With this configuration, I have the following additional issues:

  • The device can be put in listening mode but serial inspect usually times out.
  • The device will not go into safe mode but will go into DFU mode. When I attempt to go into safe mode the device just resets and begins running user code.

To be honest I'm not sure why, but maybe that is compiled as monolithic and not compatible with the newer bootloader (which would be unusual). Maybe @rickkas7 can straighten us out.

When you flash modular system 1.1.0-rc.2 and tinker, I know you can't see the logs but will the device connect at all?

This may likely be due to debugging interfering with the serial commands. This bug will be fixed in a future Device OS update.

Hmm, that is strange. When serial inspect doesn't timeout, what does it look like in this mode? You might have to disable logging and recompile with that firmware to get serial inspect to work.

No. This device has not connected under any circumstances since this began.

Are you asking if it will go into safe mode? I have not seen anything that allows it to go into safe mode.

I’d say we’ve done our dew diligence here, thank you for attempting some soft fixes. I’ll let you and @mstanley take it from here on that replacement device.

Thanks for checking into this @BDub :slight_smile:

And thank you Tom for taking the time to go through these steps.

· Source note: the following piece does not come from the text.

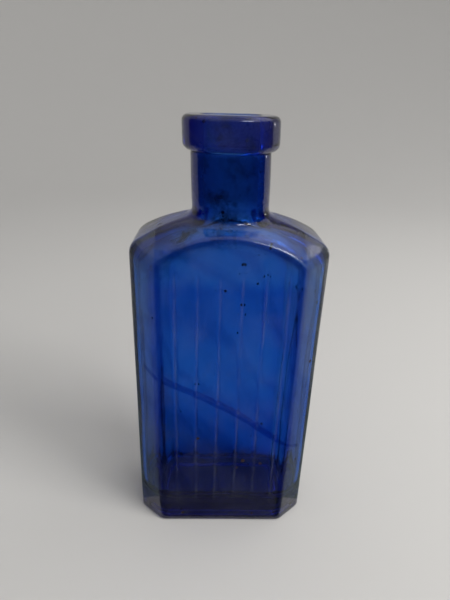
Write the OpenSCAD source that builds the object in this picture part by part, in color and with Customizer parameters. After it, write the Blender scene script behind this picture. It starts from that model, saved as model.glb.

If you’ve not already, please go ahead and file a ticket for a replacement, referencing this topic. We’ll be sending you a return label as well, as we’d like to get this unit into the hands of engineering to dig into this further and see what went wrong here.

Thanks everyone!

EDIT: As an added note, I’ll be updating the topic title to specify the Boron specifically, as I cannot say for certain this issue exists in our other R410M-02B devices. This will be helpful for others searching on this issue.

@mstanley, I recently became aware of an issue with the R410M-02B that can render the device unusable. There is a FW update available from u-blox. Has Particle looked at the relevance of this issue to the Boron devices?